Rows from a 3D modeling dataset

────────

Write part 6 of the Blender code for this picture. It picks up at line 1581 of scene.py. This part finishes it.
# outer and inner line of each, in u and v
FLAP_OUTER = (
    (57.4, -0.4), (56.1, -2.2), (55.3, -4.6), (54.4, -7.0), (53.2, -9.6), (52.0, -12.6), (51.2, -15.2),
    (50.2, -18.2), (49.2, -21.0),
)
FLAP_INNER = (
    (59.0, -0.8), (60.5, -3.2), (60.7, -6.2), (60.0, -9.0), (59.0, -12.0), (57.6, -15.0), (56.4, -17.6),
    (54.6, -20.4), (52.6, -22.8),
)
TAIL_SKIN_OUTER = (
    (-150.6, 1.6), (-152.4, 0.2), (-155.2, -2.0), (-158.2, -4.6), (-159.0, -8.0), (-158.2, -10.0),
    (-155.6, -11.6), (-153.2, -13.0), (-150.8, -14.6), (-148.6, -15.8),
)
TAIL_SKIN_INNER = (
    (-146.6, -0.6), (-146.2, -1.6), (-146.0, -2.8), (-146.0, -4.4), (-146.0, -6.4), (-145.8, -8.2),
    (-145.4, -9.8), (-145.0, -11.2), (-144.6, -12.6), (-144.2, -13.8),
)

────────

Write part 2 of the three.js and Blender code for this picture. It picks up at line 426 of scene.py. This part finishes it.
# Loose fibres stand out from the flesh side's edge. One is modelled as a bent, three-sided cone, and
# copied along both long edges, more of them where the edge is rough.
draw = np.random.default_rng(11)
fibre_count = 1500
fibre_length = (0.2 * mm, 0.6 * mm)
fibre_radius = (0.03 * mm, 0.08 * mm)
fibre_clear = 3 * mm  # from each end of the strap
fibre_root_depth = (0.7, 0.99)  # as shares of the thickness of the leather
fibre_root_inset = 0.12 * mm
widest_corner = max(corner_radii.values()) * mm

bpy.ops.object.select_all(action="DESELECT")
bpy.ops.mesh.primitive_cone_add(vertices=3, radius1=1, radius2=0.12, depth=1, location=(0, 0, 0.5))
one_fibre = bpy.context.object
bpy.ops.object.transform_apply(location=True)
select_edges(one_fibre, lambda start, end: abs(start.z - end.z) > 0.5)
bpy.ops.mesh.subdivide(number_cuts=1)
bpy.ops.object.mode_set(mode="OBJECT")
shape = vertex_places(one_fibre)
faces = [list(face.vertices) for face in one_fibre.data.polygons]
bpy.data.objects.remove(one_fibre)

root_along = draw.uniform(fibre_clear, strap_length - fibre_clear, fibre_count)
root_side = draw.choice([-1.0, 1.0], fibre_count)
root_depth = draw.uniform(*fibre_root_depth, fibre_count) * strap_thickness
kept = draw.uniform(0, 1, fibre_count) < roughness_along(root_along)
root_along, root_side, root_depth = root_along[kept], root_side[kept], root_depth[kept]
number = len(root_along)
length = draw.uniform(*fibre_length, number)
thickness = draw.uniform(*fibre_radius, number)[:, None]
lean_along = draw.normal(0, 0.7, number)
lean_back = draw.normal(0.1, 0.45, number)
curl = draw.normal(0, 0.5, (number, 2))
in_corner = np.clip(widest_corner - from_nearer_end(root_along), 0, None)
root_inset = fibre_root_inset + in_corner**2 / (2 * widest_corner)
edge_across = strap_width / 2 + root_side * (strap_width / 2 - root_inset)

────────

> _SHORT EXERCISE_
Among the lines above, find the one with "Write part 2" and the one with "bpy.data.objects.remove(one_fibre)". Quote both and everything between them, exactly.

> _CORRECT ANSWER_
Write part 2 of the three.js and Blender code for this picture. It picks up at line 426 of scene.py. This part finishes it.
# Loose fibres stand out from the flesh side's edge. One is modelled as a bent, three-sided cone, and
# copied along both long edges, more of them where the edge is rough.
draw = np.random.default_rng(11)
fibre_count = 1500
fibre_length = (0.2 * mm, 0.6 * mm)
fibre_radius = (0.03 * mm, 0.08 * mm)
fibre_clear = 3 * mm  # from each end of the strap
fibre_root_depth = (0.7, 0.99)  # as shares of the thickness of the leather
fibre_root_inset = 0.12 * mm
widest_corner = max(corner_radii.values()) * mm

bpy.ops.object.select_all(action="DESELECT")
bpy.ops.mesh.primitive_cone_add(vertices=3, radius1=1, radius2=0.12, depth=1, location=(0, 0, 0.5))
one_fibre = bpy.context.object
bpy.ops.object.transform_apply(location=True)
select_edges(one_fibre, lambda start, end: abs(start.z - end.z) > 0.5)
bpy.ops.mesh.subdivide(number_cuts=1)
bpy.ops.object.mode_set(mode="OBJECT")
shape = vertex_places(one_fibre)
faces = [list(face.vertices) for face in one_fibre.data.polygons]
bpy.data.objects.remove(one_fibre)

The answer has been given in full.